This diversity of basic elements is, of course, a major reason that Greek civilization remains the greatest and most fascinating of all high cultures. It also explains why many of the most distinguished students of comparative culture and mythology have been wary of Greek evidence. The late Georges Dumézil, for example, argued that all Indo-European-speaking peoples looked at society and the cosmos in terms of a tripartite division of both divine and human functions, such as the priest, the warrior, and the laborer who respectively served religious, political, and productive functions. Dumézil had no trouble in fitting the Romans into this scheme, but he found problematic variations in Greek culture.

Good scholarship on Greek origins requires a range of skills that few have the ability or the time to acquire. Since the early years of this century, moreover, classical studies have lost their formerly central place in Western liberal education. We find it almost inconceivable today that three years of Greek and five of Latin were standard requirements in college preparatory schools throughout the United States before 1914. As late as the 1970s, the standard grammar used in my Greek courses at the University of Copenhagen was one written by an American scholar a hundred years earlier. By contrast, few people calling themselves educated today expect to be able to sprinkle their writings with classical allusions or quotations, nor do they expect to recognize them in older works. And, I might add, the classics are but one of many threatened branches of academic learning.

In this era of galloping anti-intellectualism, virtually the only works in the classics to gain notice beyond the narrow confines of the profession are those that, by design or by accident, serve some contemporary political purpose. The main objective in the American university today is to attack and abolish core curricula on European thought and history on the grounds that they have nothing to offer the multicultural society of the future, tainted as they are with the ineradicable sins of sexism, racism, and chauvinism. (Forget for the moment the inconvenient fact that the very idea of attacking sexism, etc., is an artifact of Western culture.) In recent years, politicizing academics and their student followers have added a curious twist to this charge. Going one step further than maintaining that there are, in principle, no objectively great cultural achievements that all educated people should know about, these academics tell us that, if any such achievements do exist, they are under no circumstances the accomplishment of “Dead White European Males.” Rather, all greatness is due to women, blacks, and other groups whose true prerogative has been wrongfully suppressed by these same white European males. Thus they add the charge of false indoctrination in the past to that of irrelevance in the present; together, these two charges are meant to justify the practical policy of reverse indoctrination for the future.

One minor example of the alarming consequences of this agitation was the episode last year at Stanford University in which two white students were heavily penalized and forced to exercise ritual public self-criticism for blackening the picture of Ludwig van Beethoven on a poster after some black students had claimed that Beethoven was Negro.
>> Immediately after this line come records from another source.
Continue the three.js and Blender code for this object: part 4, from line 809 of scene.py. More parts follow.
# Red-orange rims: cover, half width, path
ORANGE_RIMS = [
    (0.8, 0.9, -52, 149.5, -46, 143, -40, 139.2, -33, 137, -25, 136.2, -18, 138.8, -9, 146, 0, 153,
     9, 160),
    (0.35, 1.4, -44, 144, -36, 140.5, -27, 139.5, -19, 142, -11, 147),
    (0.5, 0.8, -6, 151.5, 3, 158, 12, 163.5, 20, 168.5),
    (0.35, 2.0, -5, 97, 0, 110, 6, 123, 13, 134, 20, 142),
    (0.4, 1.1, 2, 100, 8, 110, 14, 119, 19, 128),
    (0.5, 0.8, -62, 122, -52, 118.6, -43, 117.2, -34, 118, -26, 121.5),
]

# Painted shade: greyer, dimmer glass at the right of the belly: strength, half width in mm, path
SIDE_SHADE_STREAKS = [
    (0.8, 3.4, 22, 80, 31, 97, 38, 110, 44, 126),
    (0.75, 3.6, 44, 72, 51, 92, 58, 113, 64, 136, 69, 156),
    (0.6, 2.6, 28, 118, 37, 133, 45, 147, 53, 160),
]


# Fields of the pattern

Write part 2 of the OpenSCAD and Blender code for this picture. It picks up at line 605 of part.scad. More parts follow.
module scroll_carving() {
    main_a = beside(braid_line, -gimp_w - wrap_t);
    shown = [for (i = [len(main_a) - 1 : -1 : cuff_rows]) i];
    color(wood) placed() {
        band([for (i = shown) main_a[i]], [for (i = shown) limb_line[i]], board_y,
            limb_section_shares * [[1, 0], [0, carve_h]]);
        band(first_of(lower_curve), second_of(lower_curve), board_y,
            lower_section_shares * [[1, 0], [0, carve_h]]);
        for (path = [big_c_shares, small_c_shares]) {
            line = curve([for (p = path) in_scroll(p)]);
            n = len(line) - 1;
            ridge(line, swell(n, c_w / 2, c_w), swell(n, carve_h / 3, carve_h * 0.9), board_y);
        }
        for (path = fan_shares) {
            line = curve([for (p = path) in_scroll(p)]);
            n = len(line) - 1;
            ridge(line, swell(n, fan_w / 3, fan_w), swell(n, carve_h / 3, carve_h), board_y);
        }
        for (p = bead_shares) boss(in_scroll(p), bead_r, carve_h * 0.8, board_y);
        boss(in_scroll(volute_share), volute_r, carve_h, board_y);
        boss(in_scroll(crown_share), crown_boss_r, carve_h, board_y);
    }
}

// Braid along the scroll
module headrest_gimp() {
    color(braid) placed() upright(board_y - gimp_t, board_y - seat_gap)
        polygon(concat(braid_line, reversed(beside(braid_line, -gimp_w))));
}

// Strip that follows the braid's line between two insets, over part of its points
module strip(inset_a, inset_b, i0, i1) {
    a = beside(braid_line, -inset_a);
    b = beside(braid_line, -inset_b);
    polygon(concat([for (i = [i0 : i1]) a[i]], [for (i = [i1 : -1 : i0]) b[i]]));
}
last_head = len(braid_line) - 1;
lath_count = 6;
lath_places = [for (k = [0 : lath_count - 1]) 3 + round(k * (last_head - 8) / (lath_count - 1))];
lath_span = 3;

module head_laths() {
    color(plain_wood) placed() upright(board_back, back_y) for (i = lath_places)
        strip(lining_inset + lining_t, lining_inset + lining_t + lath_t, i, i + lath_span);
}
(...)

Clearly the black students had no interest in Beethoven’s place in European music and civilization, but only in the immediate political capital to be gained from annexing him to their own campaigns. A much more significant example of this agitation, however, is the shameless politicization of culture that is encouraged by the author of Black Athena.

If Bernal’s first claim is that Bronze Age Greece was an Egyptian and Semitic colony, his second main claim, to which he devotes the first volume of Black Athena, is that the ancient Greeks of the classical period and, indeed, most classicists until the early nineteenth century knew of and accepted the fact of these Egyptian and Levantine roots. According to Bernal, it was only in the era of European colonialism and racism that classicists decided, for ideological reasons, that the ancient Greeks, as the forefathers of Europe, had to be Indo-European and white, and that they could not owe anything of importance in their culture to Africans or Semites. As for Egypt, he writes that “after the rise of black slavery and racism, European thinkers were concerned to keep black Africans as far as possible from European civilization.” Bernal is not willing to state categorically that ancient Egypt was in fact a civilization of black Africans. Rather, he is content to imply that the Egyptians may have been partly or predominantly black, which in today’s climate is more than enough to annex Egypt, like Beethoven, to the dossier of hitherto suppressed black achievement. Bernal also supports the speculative theory that classical Egyptian derives from a common East African tongue that is also the ancestor of Semitic languages (including, of course, Hebrew). Politically, this theory permits the argument that Semites, too, owe their language and culture to blacks. I can’t help thinking, in regard to Egypt, that it would be salutary if those activists who want to infuse core curricula with the contributions of “persons of color,” women, and non-Europeans would indeed take the trouble to study Egypt and its cultural influence. By taking Egypt seriously, these activists might learn those things about high culture that they refuse to learn from Europe, and they might also come to realize, however dimly, the immeasurable gulf that separates their own complaints and resentments from the cultural achievements of Egypt.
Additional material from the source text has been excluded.